## TASK GOAL
The data must be written out once more, precisely as given.
────────────────────
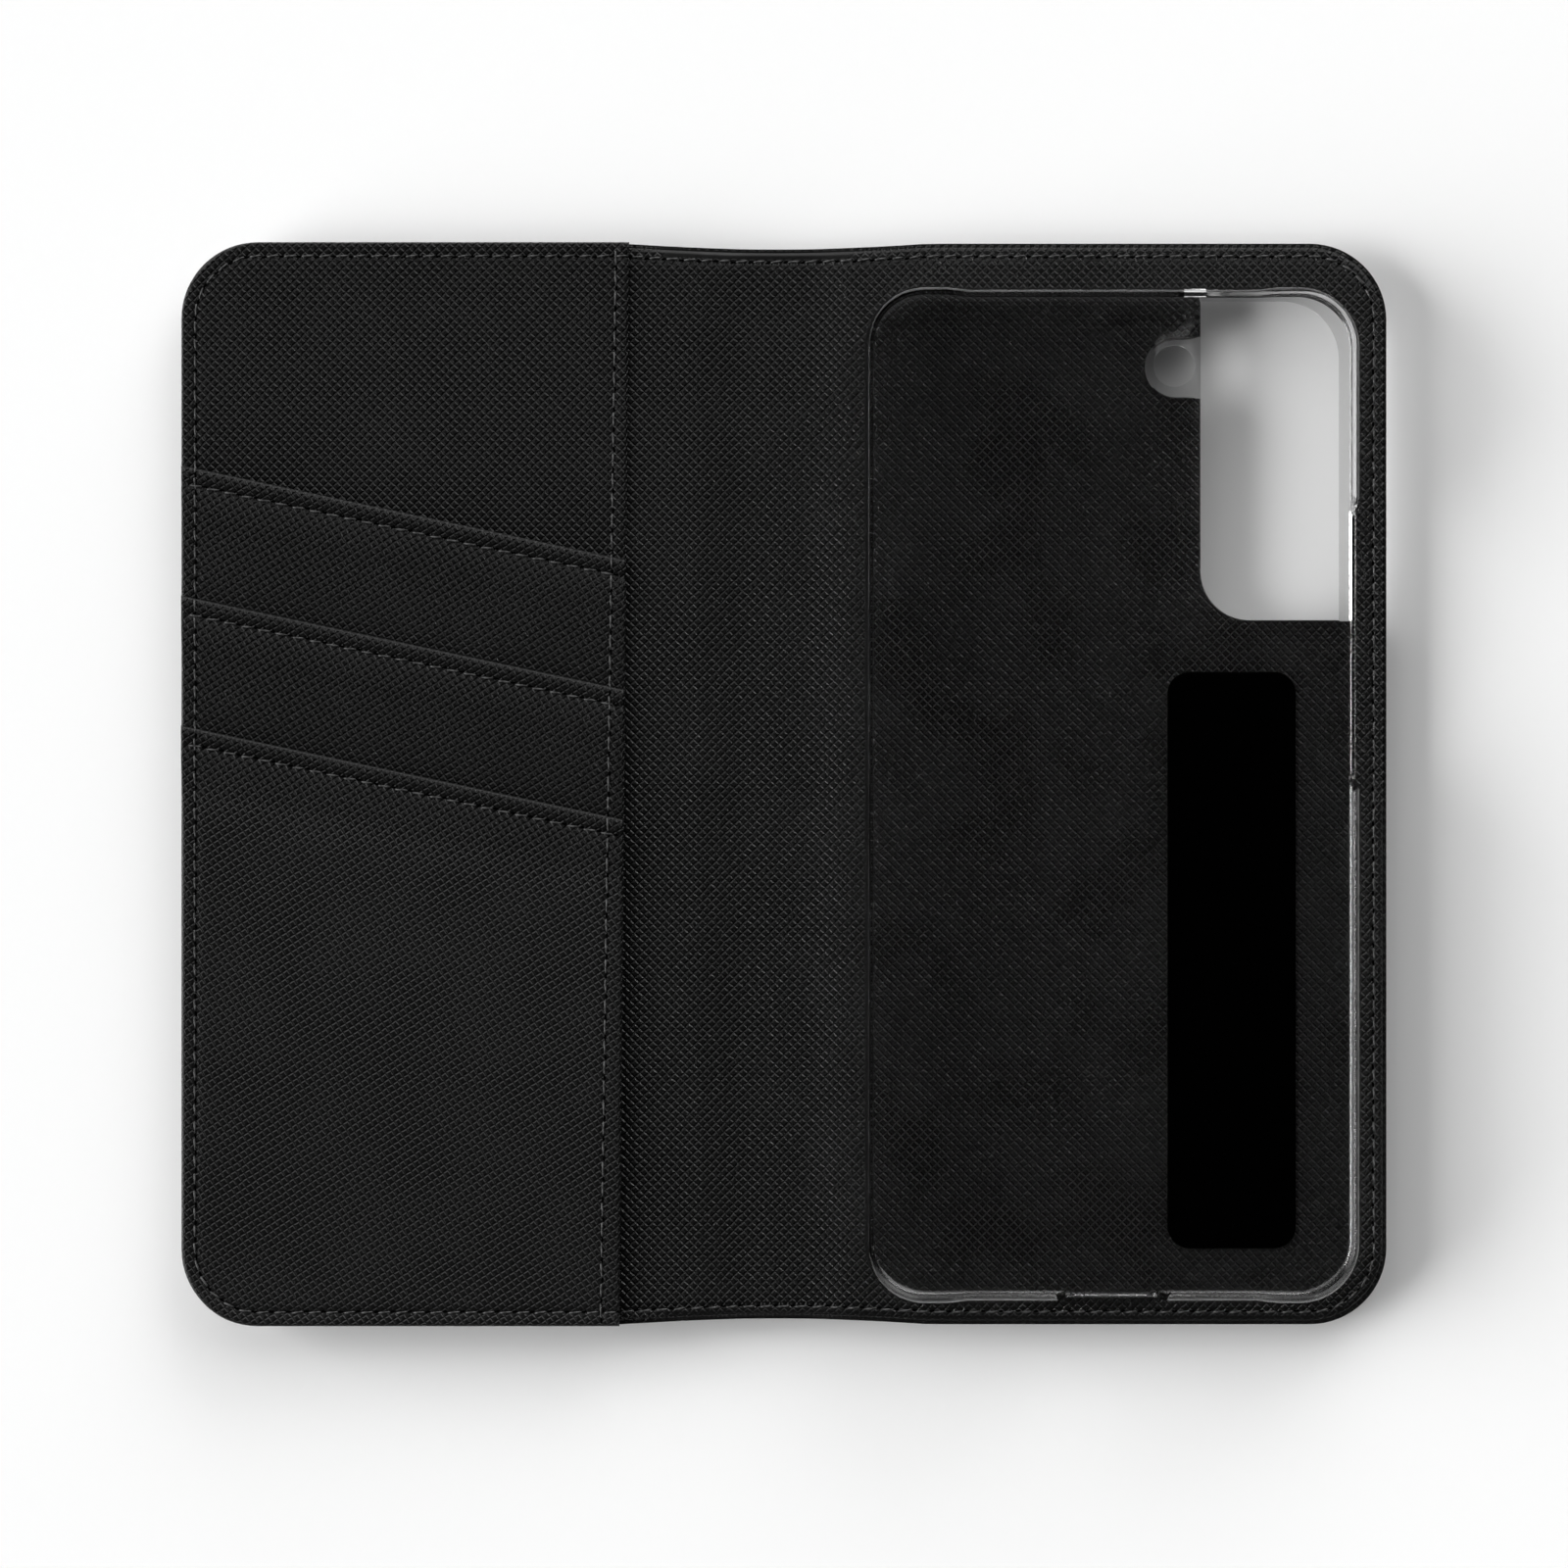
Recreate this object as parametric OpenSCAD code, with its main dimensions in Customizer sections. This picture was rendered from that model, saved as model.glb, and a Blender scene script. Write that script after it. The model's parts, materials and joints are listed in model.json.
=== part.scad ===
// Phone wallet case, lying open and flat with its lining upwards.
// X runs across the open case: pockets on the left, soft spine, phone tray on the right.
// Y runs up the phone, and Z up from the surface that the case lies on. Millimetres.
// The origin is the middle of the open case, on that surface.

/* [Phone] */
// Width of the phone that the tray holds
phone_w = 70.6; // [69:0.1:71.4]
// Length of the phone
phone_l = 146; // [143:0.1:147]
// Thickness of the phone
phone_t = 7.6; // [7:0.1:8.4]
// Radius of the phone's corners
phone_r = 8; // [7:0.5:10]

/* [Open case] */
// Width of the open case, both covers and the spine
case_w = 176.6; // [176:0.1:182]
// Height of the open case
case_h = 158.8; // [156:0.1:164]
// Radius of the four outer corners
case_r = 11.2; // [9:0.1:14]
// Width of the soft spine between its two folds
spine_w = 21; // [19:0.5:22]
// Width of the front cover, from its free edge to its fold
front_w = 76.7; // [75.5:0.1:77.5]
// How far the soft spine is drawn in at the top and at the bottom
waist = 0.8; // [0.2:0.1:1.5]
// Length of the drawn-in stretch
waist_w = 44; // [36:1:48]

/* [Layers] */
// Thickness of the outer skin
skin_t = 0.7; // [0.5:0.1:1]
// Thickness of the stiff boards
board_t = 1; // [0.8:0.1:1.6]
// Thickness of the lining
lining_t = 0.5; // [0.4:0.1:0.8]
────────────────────
## THE COMPLETED TASK
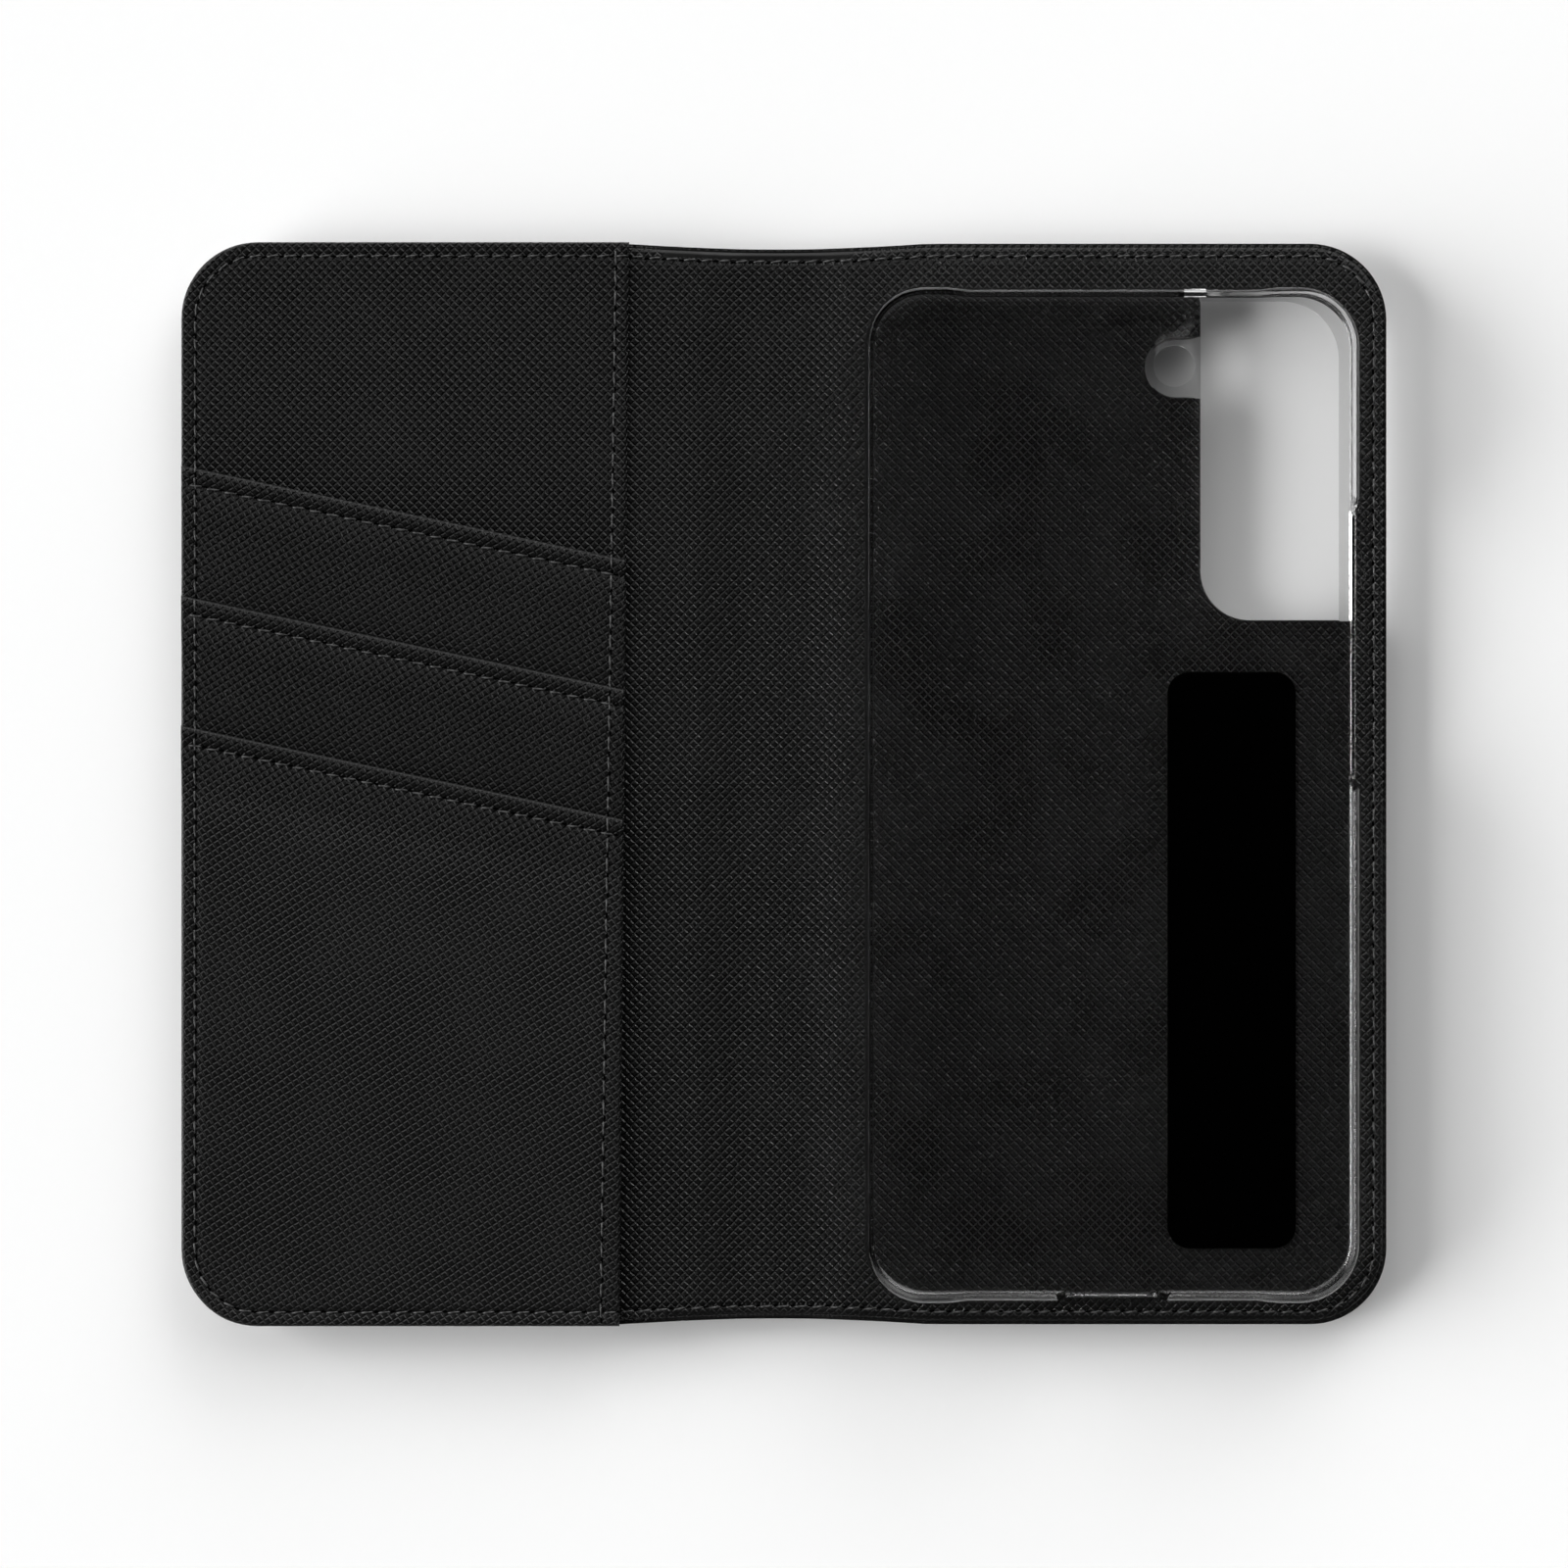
Recreate this object as parametric OpenSCAD code, with its main dimensions in Customizer sections. This picture was rendered from that model, saved as model.glb, and a Blender scene script. Write that script after it. The model's parts, materials and joints are listed in model.json.
=== part.scad ===
// Phone wallet case, lying open and flat with its lining upwards.
// X runs across the open case: pockets on the left, soft spine, phone tray on the right.
// Y runs up the phone, and Z up from the surface that the case lies on. Millimetres.
// The origin is the middle of the open case, on that surface.

/* [Phone] */
// Width of the phone that the tray holds
phone_w = 70.6; // [69:0.1:71.4]
// Length of the phone
phone_l = 146; // [143:0.1:147]
// Thickness of the phone
phone_t = 7.6; // [7:0.1:8.4]
// Radius of the phone's corners
phone_r = 8; // [7:0.5:10]

/* [Open case] */
// Width of the open case, both covers and the spine
case_w = 176.6; // [176:0.1:182]
// Height of the open case
case_h = 158.8; // [156:0.1:164]
// Radius of the four outer corners
case_r = 11.2; // [9:0.1:14]
// Width of the soft spine between its two folds
spine_w = 21; // [19:0.5:22]
// Width of the front cover, from its free edge to its fold
front_w = 76.7; // [75.5:0.1:77.5]
// How far the soft spine is drawn in at the top and at the bottom
waist = 0.8; // [0.2:0.1:1.5]
// Length of the drawn-in stretch
waist_w = 44; // [36:1:48]

/* [Layers] */
// Thickness of the outer skin
skin_t = 0.7; // [0.5:0.1:1]
// Thickness of the stiff boards
board_t = 1; // [0.8:0.1:1.6]
// Thickness of the lining
lining_t = 0.5; // [0.4:0.1:0.8]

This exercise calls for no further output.